Drobjasko writes that the Germans soon realized that such a mass movement required a political center in the form of a counter-government in exile. This counter-government in turn required a charismatic leader at the head of the future national government of Russia. The man chosen for this role was Lt. General Andreij Vlassov, Commander of the 2nd Assault Army, who had been captured on July 12, 1942 after the defeat of his encircled troops. As early as September of that year, Vlassov agreed to a proposal of the German Army Staff to create an army composed of Russian prisoners of war, which would fight against the Stalinist dictatorship. Vlassov signed the Declaration of the Russian Committee of Smolensk “…to all the soldiers and commanders of the Red Army, the Russian people and all peoples of the Soviet Union.”

 

(The depiction of these events is based on a nearly literal translation of the Drobiasko text in The Russian Liberation Army in World War II.)

 

Drobjasko explains that it was a very long march from the initial propaganda campaign with its buzzwords of a Russian Liberation Army to the realization of the political and military missions named in the Smolensk appeal. The reasons for the delay, he tells us, were the crassly differing and often diametrically opposed views of Third Reich leaders regarding their Eastern policy. Until the turning point in the fall of 1944, the ROA consisted almost solely of individual Russian units in the Wehrmacht. It was not until the catastrophic military situation on the Eastern Front had become clear to all, that the decision was finally made to create a politically autonomous Russian central command and organize powerful Russian combat units under Russian commanders. Drobjasko writes:

“The founding congress of the Committee for the Liberation of the Russian Peoples (KONR) took place in Prague on November 14, 1944. In this Committee all the Russian anti-Soviet forces on German territory joined together. This included immigrants, national committees and East European military units, all united in the goal of fighting for a free new Russia which would be free of Bolshevik exploiters. […] At the Prague Congress it was decided to organize all the combat forces of the KONR under the command of General Vlassov.

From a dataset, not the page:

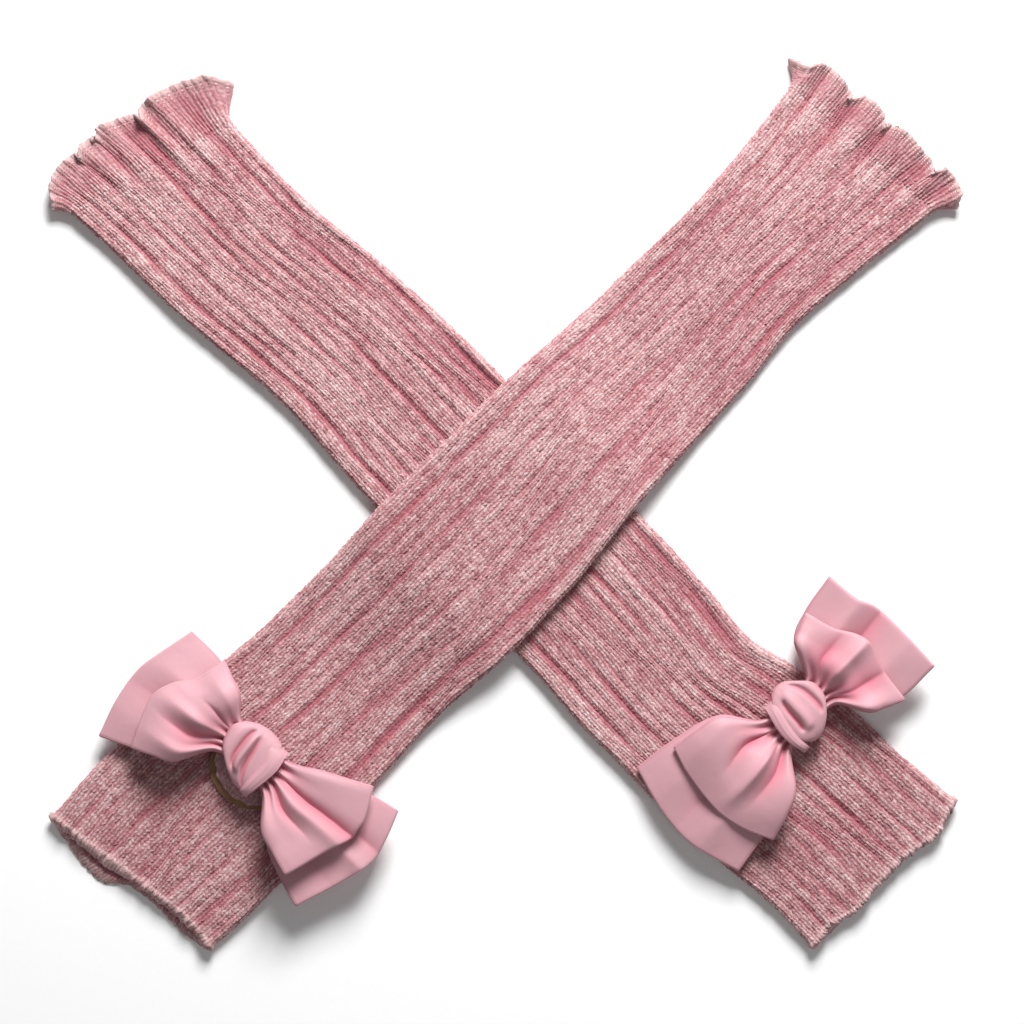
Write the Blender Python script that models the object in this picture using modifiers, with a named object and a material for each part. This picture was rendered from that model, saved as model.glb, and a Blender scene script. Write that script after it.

Regarding the activities of these combat forces, the ROA was given the status of army of an allied nation, subordinate to the Wehrmacht only in operational decisions.”

The principal aims of the Russian liberation movement as proclaimed in Prague were the same as had been announced in Vlassov’s appeals of September 1942: the overthrow of Stalin and his clique, the extermination of Bolshevism, the conclusion of an honorable peace with Germany, the creation of a new Russia without Bolsheviks or capitalists, and friendship with Germany and the other nations of Europe. Again, the Red Army and all other Russians were urged to defect to the Russian Liberation Army which was allied with Germany.

 

Drobjasko’s terminology and argumentation clearly and consistently show his revisionist position. Throughout his book, the terms “Russian Liberation Movement” and “Russian Liberation Army” appear without limiting, relativizing, or otherwise discriminating quotation marks. In his introduction he emphasizes his objective attempts to depict the history of the Vlassov army without prejudice and without polemic. He is interested only in discovering why millions of Russians voluntarily chose to take part in a nationalist and socialist war of liberation on the side of the Wehrmacht. Drobyasko is solely interested in finding the answer to this question. From his analysis it is clear that his sympathies lie with the ROA.

 

As a historical investigator, Drobyasko observes no taboos. He describes Hitler’s decisions following the Prague congress objectively and in great detail. Hitler approved the appointment of Vlassov as commander in chief of all volunteer Russian units on January 28, 1945. This authorized Vlassov to create and appoint the officers corps of the ROA according to his own judgment. And that was not the limit of his authority. General of Cavalry Ernst Köstring, in his capacity as Inspector General of German forces, transferred control of two complete divisions to the Russian commander on February 10. After passing in review, all the officers, noncommissioned officers, and soldiers swore an oath to fight against Bolshevism “to the last drop of blood, for the sake of the Russian people.” Hitler’s name was not mentioned in their oath.

 

Two assault brigades of the ROA, “Rossiya” and “Weichsel,” received their baptism of fire near Küstrin and Frankfurt/ Oder in early May during the battle of the Oder. Under the command of Colonel Galkin they were successful in smashing the Soviet bridgeheads on the west bank of the Oder. Himmler congratulated Vlassov personally on his success. After the 15th Cossack Cavalry had been attached to the combat forces of the KONR, Vlassov commanded more than 100,000 men. Drobyasko describes the ROA’s heavy weapons in detail: heavy artillery, anti-aircraft artillery, as well as the training schools for officers and noncoms, the training camps, even press relations (there was no German censorship). Colonel Meandrov served as commander of the officers’ school. When he was captured in August of 1941, interrogating officer Herre of the German General Staff asked his opinion about whether Soviet resistance would soon collapse. Meandrow, Chief of Staff of an entire Soviet corps, replied:

“I have the highest regard for the Wehrmacht. Nevertheless the German army will not be able to defeat the Soviet Union unless they are able to mobilize the Russian people against Stalin.”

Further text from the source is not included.